PROBLEM | Set down, please, exactly the lines below that run from the line with "curl = tube(CURL_ROUTE, CURL_D" to the line with "if empty is", both lines included.

DATA BLOCK |
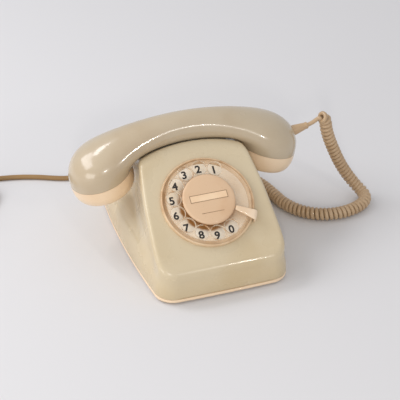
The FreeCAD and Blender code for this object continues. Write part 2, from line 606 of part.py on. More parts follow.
pinion = gear(PINION_TEETH, MAIN_MODULE, MAIN_Z[0] - 0.4, MAIN_Z[1] + 0.4, 0.9, 90.0 + 180.0 / PINION_TEETH)
arbor = joined([cylinder(ARBOR_R, PLATE_Z[1] - BRIDGE_Z[0] - 0.4, (0, 0, BRIDGE_Z[0] + 0.2)), pinion])
save("pinion_arbor", on_dial(shifted(arbor, *PINION_AT)))
second = gear(SECOND_TEETH, SECOND_MODULE, SECOND_Z[0], SECOND_Z[1], 0.55, GOVERNOR_ANGLE)
second = second.cut(cylinder(ARBOR_R, 4, (0, 0, SECOND_Z[0] - 1)))
save("second_gear", on_dial(shifted(second, *PINION_AT)))
cam_points = []
for i in range(48):
    a = 2 * math.pi * i / 48
    cam_r = 4.6 + 1.4 * math.cos(2 * a)
    cam_points.append((cam_r * math.cos(a), cam_r * math.sin(a), -14))
cam = polygon(cam_points).extrude(V(0, 0, 2)).cut(cylinder(ARBOR_R, 4, (0, 0, -15)))
save("pulse_cam", on_dial(shifted(cam, *PINION_AT)))

governor = joined([
    cylinder(ARBOR_R, PLATE_Z[1] - BRIDGE_Z[0] - 0.4, (0, 0, BRIDGE_Z[0] + 0.2)),
    gear(GOVERNOR_TEETH, SECOND_MODULE, SECOND_Z[0] - 0.4, SECOND_Z[1] + 0.4, 0.9,
         GOVERNOR_ANGLE + 180 + 180.0 / GOVERNOR_TEETH),
    box((-6.3, -1.0, -23.6), (6.3, 1.0, -22.8)),
])
save("governor_arbor", on_dial(shifted(governor, *GOVERNOR_AT)))
weights = []
for turn in (0, 180):
    weight = ring(6.4, 3.4, -25.6, -23.6).common(box((0.6, -7, -26), (7, 2.5, -23)))
    weight.rotate(V(0, 0, 0), V(0, 0, 1), turn)
    weights.append(weight)
save("governor_weights", on_dial(shifted(group(weights), *GOVERNOR_AT)))
cup = ring(8.2, 7.2, BRIDGE_Z[1], -20.5)
save("governor_cup", on_dial(shifted(cup, *GOVERNOR_AT)))

coil_points, TURNS, PER_TURN = [], 5, 36
for side in (0.25, -0.25):
    stretch = []
    for i in range(TURNS * PER_TURN + 1):
        a = 2 * math.pi * i / PER_TURN
        r = 4.4 + 11.6 * i / (TURNS * PER_TURN) + side
        stretch.append((r * math.cos(a), r * math.sin(a), -6.2))
    coil_points += stretch if side > 0 else stretch[::-1]
save("return_spring", on_dial(polygon(coil_points).extrude(V(0, 0, 2.0))))

block = box((-20, PINION_AT[1] - 3, BRIDGE_Z[1]), (-13, PINION_AT[1] + 3, -10.2))
blades = [box((-13, PINION_AT[1] + y, -14.5), (-6.6, PINION_AT[1] + y + 0.4, -11.5)) for y in (-2.4, 0.6, 2.2)]
save("pulse_contacts", on_dial(group([block] + blades)))

stop_dir = V(*polar(1, STOP_ANGLE))
stop_down = V(stop_dir.y, -stop_dir.x, 0)
STOP_IN, STOP_OUT, STOP_Z = CENTRE_R + 1.2, 47.2, (DISC_Z[1] + 0.5, DISC_Z[1] + 2.9)


def stop_piece(r0, r1, w0, w1, z0, z1):
    """Plate between two radii along the stop's edge, w0 and w1 wide."""
    corners = [stop_dir * r0, stop_dir * r1, stop_dir * r1 + stop_down * w1, stop_dir * r0 + stop_down * w0]
    return polygon([(c.x, c.y, z0) for c in corners]).extrude(V(0, 0, z1 - z0))


outer_w, inner_w = 9.6, 4.4
leg_w = inner_w + (outer_w - inner_w) * (BEZEL_R + 0.3 - STOP_IN) / (STOP_OUT - STOP_IN)
finger_stop = joined([
    stop_piece(STOP_IN, STOP_OUT, inner_w, outer_w, *STOP_Z),
    stop_piece(BEZEL_R + 0.3, STOP_OUT, leg_w, outer_w, 0.0, STOP_Z[1]),
])
save("finger_stop", on_dial(finger_stop))

# ---- cord outlets, cords, coil and plug ----
def bend_wire(points, label):
    """Straight runs joined by tangent arcs; prints the smallest radius."""
    p = [V(*q) for q in points]
    edges, at, radii = [], p[0], []
    for i in range(1, len(p) - 1):
        before, after = p[i - 1] - p[i], p[i + 1] - p[i]
        turn = math.pi - before.getAngle(after)
        reach = 0.45 * min(before.Length, after.Length)
        radius = reach / math.tan(turn / 2)
        radii.append(radius)
        a = p[i] + before.normalize() * reach
        b = p[i] + after.normalize() * reach
        inward = (before + after).normalize()
        middle = p[i] + inward * (radius / math.cos(turn / 2) - radius)
        edges += [Part.LineSegment(at, a).toShape(), Part.Arc(a, middle, b).toShape()]
        at = b
    edges.append(Part.LineSegment(at, p[-1]).toShape())
    print(label, "arc radii", [round(r, 1) for r in radii])
    return Part.Wire(edges)


def tube(points, r, label):
    """Round cord along a route."""
    path = bend_wire(points, label)
    start, heading = V(*points[0]), V(*points[1]) - V(*points[0])
    profile = Part.Wire(Part.makeCircle(r, start, heading))
    solid = path.makePipeShell([profile], True, True)
    ratio = solid.Volume / (math.pi * r * r * path.Length)
    print(label, "length", round(path.Length, 1), "volume ratio", round(ratio, 4), "valid", solid.isValid())
    return solid


LINE_ROUTE = [(-44, 121.5, EXIT_Z), (-45, 130, 10.2), (-51.5, 136.5, 6.6), (-62, 138, 3.4), (-75, 133.5, 2.5),
              (-88, 131.5, 2.5), (-101, 136.5, 2.5), (-118, 145, 2.5), (-137, 151.8, 2.5), (-158, 156, 2.5),
              (-180, 158.3, 2.5), (COIL_X, COIL_Y + 27.5, 2.5)]
CURL_ROUTE = [(147.5, 12, 100), (149, 12, 87), (152.6, 12.2, 72.5), (158.5, 12, 57), (165.8, 11.6, 40),
              (174.5, 10, 24.5), (183, 5, 12.5), (188, -5, 7.5), (184.5, -16, 6.6), (173.5, -24, 6.6),
              (158, -28.5, 6.6), (141, -28, 6.6), (125, -21.5, 6.6), (111.5, -8.5, 6.6), (103.5, 8, 6.6),
              (100, 26, 6.6), (98.4, 45, 6.6), (95.5, 65, 6.6), (91, 85, 6.6), (83, 106, 6.6), (70.5, 122, 6.6),
              (54, 132, 6.6)]
LEAD_ROUTE = [(54, 132, 6.6), (44.5, 136, 7.4), (36.6, 133, 9.6), (34.3, 127.5, 11.4), (34, 121.5, EXIT_Z)]

def outlet(x, cord_r):
    """Gland in the rear wall: a grooved body, a flange and a short taper round the cord."""
    profile = [(cord_r, -6), (4.1, -6), (4.1, 0.1), (6.6, 0.1), (6.6, 2.0), (4.6, 2.2), (cord_r + 1.2, 8.5),
               (cord_r, 8.5)]
    shape = revolved(profile)
    shape.rotate(V(0, 0, 0), V(1, 0, 0), -90)
    shape.translate(V(x, HALF_DEPTH, EXIT_Z))
    return shape.fuse(cylinder(cord_r, 14.5, (x, HALF_DEPTH - 6, EXIT_Z), (0, 1, 0))).removeSplitter()


save("line_cord_gland", outlet(LINE_X, LINE_D / 2))
save("handset_cord_gland", outlet(CURL_X, LEAD_D / 2))

coil = ring(COIL_OUT, COIL_IN, 0.0, COIL_H, COIL_X, COIL_Y)
line_cord = tube(LINE_ROUTE, LINE_D / 2 - 0.01, "line cord").cut(coil)
line_cord = max(line_cord.Solids, key=lambda one: one.Volume)
save("line_cord", line_cord)
TAIL_Z = 10.0
tail = cylinder(LINE_D / 2, 34, (COIL_X - 27.5, COIL_Y - 34, TAIL_Z), (0, 1, 0)).cut(coil)
tail = max(tail.Solids, key=lambda one: -one.BoundBox.YMin)
save("line_cord_tail", tail)
tie = box((COIL_X - 4, COIL_Y - COIL_OUT - 1.2, 0.0), (COIL_X + 4, COIL_Y - COIL_IN + 1.2, COIL_H + 1.2))
tie = tie.cut(ring(COIL_OUT, COIL_IN, 0.0, COIL_H, COIL_X, COIL_Y))
save("line_cord_coil", coil)
save("coil_tie", tie)
plug_x, plug_y = COIL_X - 27.5, COIL_Y - 34
plug_relief = Part.makeCone(LINE_D / 2 + 0.8, LINE_D / 2 + 2.2, 20, V(plug_x, plug_y, TAIL_Z), V(0, -1, 0))
plug_body = box((plug_x - 11, plug_y - 52, TAIL_Z - 9), (plug_x + 11, plug_y - 20, TAIL_Z + 9))
long_edges = [e for e in plug_body.Edges if e.BoundBox.YLength > 30]
plug_body = plug_body.makeFillet(4.0, long_edges)
save("line_plug", plug_body.fuse(plug_relief).removeSplitter())
pins = [box((plug_x + x - 1.2, plug_y - 62, TAIL_Z + z - 2), (plug_x + x + 1.2, plug_y - 52, TAIL_Z + z + 2))
        for x in (-5, 5) for z in (-3.5, 3.5)]
save("plug_pins", group(pins))

curl = tube(CURL_ROUTE, CURL_D / 2, "curled cord")
save("handset_cord", curl)
lead = tube(LEAD_ROUTE, LEAD_D / 2, "body lead").cut(curl)
short_lead = Part.makeCylinder(LEAD_D / 2, 22, RELIEF_TO + RELIEF_ALONG * BODY_GAP, RELIEF_ALONG).cut(curl)
short_lead = min(short_lead.Solids, key=lambda one: one.BoundBox.XMin)
save("handset_cord_leads", group([lead, short_lead]))
relief = Part.makeCone(5.4, 3.0, (RELIEF_TO - RELIEF_FROM).Length, RELIEF_FROM, RELIEF_ALONG).cut(handset_outer)
save("handset_cord_relief", relief)
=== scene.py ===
# %% [markdown]
# # A rotary desk telephone
# The CAD model fixes every size and every moving part. This script loads it as a frame, hangs finer
# surfaces on it and gives each part its finish. Each step starts with a few words on the real thing.

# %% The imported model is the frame
import json
import math

import bmesh
import bpy
import numpy as np
from mathutils import Matrix, Vector
from mathutils.bvhtree import BVHTree


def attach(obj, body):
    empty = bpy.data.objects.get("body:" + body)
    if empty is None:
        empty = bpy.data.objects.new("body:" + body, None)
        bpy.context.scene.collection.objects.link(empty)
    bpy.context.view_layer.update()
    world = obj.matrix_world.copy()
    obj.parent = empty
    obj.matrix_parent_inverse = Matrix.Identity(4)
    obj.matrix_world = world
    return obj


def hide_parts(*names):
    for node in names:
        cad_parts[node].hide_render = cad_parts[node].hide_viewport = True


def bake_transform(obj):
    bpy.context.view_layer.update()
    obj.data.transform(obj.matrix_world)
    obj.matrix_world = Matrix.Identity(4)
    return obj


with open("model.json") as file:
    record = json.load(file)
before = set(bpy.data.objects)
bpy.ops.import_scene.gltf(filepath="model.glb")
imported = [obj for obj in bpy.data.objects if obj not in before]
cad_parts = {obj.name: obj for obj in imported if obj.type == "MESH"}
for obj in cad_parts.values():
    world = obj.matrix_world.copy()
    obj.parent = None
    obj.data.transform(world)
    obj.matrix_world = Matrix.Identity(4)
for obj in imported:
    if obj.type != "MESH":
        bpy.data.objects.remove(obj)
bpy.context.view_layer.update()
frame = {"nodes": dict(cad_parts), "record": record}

# %% [markdown]
# ## Camera
# The view is a long lens, a little to the left of the telephone and well above it. A camera looks along
# its own -Z, so its matrix is three columns: right, up and back. They come from an azimuth, an
# elevation and a slight roll. The Standard view keeps pale plastic as pale as it is, where a filmic one
# would grey it.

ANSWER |
curl = tube(CURL_ROUTE, CURL_D / 2, "curled cord")
save("handset_cord", curl)
lead = tube(LEAD_ROUTE, LEAD_D / 2, "body lead").cut(curl)
short_lead = Part.makeCylinder(LEAD_D / 2, 22, RELIEF_TO + RELIEF_ALONG * BODY_GAP, RELIEF_ALONG).cut(curl)
short_lead = min(short_lead.Solids, key=lambda one: one.BoundBox.XMin)
save("handset_cord_leads", group([lead, short_lead]))
relief = Part.makeCone(5.4, 3.0, (RELIEF_TO - RELIEF_FROM).Length, RELIEF_FROM, RELIEF_ALONG).cut(handset_outer)
save("handset_cord_relief", relief)
=== scene.py ===
# %% [markdown]
# # A rotary desk telephone
# The CAD model fixes every size and every moving part. This script loads it as a frame, hangs finer
# surfaces on it and gives each part its finish. Each step starts with a few words on the real thing.

# %% The imported model is the frame
import json
import math

import bmesh
import bpy
import numpy as np
from mathutils import Matrix, Vector
from mathutils.bvhtree import BVHTree


def attach(obj, body):
    empty = bpy.data.objects.get("body:" + body)
    if empty is None:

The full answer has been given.